> WHAT TO WORK ON:
The data below holds the lines to copy: everything from the line containing "shape = Part.makeCompound(made)" to the line containing "if empty is", both ends included, set down exactly.

> SUPPLIED INFORMATION:

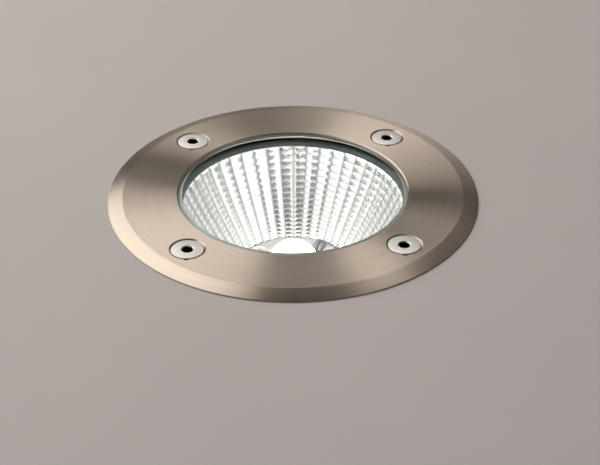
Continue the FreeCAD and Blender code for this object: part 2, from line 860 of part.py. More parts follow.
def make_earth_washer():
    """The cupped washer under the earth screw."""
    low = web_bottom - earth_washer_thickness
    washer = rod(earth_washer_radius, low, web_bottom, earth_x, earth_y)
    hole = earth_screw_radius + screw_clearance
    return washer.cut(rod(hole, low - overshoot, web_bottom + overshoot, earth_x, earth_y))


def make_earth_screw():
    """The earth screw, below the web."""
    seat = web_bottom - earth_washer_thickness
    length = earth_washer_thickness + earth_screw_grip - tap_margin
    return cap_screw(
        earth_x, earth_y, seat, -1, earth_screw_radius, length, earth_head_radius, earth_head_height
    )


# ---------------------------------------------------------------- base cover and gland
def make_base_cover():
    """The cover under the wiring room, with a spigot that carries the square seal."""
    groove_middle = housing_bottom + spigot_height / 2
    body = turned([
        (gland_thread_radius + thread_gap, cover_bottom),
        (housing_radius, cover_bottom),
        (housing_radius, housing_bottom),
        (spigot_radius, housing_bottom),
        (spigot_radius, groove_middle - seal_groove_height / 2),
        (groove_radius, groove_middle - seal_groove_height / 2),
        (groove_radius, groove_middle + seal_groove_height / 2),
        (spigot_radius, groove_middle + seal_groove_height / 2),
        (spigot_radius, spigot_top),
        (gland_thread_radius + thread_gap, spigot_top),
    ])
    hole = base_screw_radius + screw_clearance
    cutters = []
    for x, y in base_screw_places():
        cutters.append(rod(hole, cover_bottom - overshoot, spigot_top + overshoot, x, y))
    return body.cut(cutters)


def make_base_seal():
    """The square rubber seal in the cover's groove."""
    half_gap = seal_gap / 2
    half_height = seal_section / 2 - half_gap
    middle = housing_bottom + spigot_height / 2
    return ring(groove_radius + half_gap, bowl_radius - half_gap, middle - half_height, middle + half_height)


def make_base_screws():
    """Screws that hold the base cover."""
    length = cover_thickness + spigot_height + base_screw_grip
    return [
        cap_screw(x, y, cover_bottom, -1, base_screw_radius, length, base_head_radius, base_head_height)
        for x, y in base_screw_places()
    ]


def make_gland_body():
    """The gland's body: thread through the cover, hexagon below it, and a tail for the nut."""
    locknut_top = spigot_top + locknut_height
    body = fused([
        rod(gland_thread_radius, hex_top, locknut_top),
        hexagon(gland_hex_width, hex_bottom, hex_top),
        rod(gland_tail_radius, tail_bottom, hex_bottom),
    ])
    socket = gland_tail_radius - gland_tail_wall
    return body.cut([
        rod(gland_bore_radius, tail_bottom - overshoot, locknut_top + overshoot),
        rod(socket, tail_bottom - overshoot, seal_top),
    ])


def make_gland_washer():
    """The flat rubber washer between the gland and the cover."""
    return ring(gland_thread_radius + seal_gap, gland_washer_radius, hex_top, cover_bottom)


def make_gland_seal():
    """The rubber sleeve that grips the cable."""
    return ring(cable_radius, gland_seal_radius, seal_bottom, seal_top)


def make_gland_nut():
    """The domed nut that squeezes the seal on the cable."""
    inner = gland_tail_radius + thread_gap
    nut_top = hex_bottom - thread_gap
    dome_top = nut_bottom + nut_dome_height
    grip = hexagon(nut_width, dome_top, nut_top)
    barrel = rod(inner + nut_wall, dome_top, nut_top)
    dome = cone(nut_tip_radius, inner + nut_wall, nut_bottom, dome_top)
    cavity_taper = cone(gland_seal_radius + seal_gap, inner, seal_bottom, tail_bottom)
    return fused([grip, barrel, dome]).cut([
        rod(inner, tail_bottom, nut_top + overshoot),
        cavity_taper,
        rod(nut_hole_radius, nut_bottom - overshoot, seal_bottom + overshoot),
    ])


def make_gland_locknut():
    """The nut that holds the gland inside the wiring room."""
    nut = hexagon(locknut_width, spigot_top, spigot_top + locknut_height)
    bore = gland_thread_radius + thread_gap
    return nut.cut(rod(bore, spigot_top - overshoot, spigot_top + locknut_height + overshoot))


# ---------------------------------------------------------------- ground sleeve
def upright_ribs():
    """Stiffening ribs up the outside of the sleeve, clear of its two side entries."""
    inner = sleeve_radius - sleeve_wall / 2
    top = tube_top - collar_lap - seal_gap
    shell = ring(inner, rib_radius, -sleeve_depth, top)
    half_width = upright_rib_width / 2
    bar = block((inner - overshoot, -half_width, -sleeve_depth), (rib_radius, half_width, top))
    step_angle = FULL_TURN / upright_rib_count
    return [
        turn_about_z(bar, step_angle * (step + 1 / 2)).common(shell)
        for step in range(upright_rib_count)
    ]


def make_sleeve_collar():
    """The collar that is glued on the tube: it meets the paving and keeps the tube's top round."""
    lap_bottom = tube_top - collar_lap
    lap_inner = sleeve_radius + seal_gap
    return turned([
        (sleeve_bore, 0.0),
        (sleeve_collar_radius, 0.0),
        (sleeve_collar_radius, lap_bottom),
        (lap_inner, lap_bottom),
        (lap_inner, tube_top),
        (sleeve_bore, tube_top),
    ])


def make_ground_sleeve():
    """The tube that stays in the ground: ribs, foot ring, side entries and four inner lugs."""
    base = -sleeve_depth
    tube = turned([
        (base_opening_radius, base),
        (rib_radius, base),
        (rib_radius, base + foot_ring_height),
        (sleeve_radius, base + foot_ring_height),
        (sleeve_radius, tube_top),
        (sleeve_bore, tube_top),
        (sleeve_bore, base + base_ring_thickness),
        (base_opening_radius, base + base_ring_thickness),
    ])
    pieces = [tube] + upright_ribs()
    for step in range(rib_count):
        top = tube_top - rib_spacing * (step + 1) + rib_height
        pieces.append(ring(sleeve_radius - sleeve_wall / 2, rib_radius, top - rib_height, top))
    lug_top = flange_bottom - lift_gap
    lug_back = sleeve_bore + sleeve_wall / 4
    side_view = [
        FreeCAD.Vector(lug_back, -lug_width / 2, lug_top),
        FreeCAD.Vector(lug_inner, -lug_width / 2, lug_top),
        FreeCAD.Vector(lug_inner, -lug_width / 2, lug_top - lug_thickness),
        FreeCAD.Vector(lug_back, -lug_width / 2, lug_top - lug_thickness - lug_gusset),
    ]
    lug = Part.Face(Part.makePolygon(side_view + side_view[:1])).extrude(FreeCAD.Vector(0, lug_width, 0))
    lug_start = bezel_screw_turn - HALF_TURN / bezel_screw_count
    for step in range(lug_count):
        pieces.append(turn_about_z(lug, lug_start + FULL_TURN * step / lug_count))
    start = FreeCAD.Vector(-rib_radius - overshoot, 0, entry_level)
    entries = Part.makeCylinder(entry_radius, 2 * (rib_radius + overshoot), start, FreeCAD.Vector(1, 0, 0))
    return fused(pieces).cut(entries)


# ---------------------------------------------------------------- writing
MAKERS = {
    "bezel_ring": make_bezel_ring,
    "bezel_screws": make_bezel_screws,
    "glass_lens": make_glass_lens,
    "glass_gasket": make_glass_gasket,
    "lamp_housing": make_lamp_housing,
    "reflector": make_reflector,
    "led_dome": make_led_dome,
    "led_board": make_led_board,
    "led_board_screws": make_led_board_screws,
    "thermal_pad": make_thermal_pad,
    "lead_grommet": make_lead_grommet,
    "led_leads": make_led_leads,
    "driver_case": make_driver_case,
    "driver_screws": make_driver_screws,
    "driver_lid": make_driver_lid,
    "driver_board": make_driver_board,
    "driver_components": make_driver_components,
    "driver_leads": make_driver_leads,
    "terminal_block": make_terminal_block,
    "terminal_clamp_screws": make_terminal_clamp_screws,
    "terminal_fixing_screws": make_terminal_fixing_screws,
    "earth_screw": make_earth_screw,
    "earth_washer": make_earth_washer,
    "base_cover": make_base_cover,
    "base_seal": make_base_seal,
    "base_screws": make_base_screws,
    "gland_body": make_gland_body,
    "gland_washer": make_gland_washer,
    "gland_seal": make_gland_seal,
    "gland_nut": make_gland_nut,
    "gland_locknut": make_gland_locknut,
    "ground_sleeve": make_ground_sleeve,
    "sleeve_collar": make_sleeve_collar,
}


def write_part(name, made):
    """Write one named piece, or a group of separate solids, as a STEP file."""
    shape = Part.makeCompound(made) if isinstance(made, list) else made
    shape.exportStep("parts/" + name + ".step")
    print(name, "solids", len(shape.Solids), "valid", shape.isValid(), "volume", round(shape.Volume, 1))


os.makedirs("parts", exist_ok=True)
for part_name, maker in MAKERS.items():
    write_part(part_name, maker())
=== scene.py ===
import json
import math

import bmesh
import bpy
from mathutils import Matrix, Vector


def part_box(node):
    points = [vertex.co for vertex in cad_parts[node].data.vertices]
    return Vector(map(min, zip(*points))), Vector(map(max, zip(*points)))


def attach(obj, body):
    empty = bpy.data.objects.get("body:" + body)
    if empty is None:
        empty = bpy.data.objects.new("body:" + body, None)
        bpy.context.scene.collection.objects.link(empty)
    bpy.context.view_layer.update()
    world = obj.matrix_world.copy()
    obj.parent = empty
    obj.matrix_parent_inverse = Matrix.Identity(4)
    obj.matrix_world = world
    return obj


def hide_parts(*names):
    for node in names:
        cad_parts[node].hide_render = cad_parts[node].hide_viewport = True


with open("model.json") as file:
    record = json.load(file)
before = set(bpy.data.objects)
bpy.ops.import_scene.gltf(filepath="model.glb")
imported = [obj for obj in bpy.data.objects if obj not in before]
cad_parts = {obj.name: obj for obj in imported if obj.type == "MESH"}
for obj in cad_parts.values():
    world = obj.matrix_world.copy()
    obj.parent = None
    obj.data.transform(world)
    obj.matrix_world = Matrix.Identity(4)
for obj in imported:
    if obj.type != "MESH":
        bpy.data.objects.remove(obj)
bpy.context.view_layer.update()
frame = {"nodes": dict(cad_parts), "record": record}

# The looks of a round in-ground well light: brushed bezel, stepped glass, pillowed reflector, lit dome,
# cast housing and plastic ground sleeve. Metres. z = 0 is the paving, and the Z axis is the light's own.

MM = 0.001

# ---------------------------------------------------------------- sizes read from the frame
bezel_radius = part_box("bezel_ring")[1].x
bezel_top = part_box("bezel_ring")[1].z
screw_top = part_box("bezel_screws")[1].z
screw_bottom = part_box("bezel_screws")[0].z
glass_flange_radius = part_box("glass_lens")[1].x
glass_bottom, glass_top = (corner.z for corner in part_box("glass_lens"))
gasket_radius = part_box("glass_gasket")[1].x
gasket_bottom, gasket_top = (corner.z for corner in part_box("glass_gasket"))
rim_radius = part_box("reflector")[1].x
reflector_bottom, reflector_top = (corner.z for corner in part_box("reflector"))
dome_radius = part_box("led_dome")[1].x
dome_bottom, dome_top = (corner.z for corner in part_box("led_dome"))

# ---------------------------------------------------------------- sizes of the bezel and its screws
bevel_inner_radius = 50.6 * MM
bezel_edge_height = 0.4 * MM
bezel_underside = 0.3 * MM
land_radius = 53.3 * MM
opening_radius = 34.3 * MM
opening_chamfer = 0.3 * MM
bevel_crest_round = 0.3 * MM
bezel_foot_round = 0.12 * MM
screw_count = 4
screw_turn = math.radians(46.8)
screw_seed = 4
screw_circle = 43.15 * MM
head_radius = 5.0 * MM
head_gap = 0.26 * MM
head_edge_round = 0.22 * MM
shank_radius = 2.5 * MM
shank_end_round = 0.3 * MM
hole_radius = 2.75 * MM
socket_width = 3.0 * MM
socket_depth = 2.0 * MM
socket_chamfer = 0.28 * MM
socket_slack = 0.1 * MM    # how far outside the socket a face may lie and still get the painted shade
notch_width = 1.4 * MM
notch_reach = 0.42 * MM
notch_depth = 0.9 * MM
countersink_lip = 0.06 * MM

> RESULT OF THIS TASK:
    shape = Part.makeCompound(made) if isinstance(made, list) else made
    shape.exportStep("parts/" + name + ".step")
    print(name, "solids", len(shape.Solids), "valid", shape.isValid(), "volume", round(shape.Volume, 1))


os.makedirs("parts", exist_ok=True)
for part_name, maker in MAKERS.items():
    write_part(part_name, maker())
=== scene.py ===
import json
import math

import bmesh
import bpy
from mathutils import Matrix, Vector


def part_box(node):
    points = [vertex.co for vertex in cad_parts[node].data.vertices]
    return Vector(map(min, zip(*points))), Vector(map(max, zip(*points)))


def attach(obj, body):
    empty = bpy.data.objects.get("body:" + body)
    if empty is None:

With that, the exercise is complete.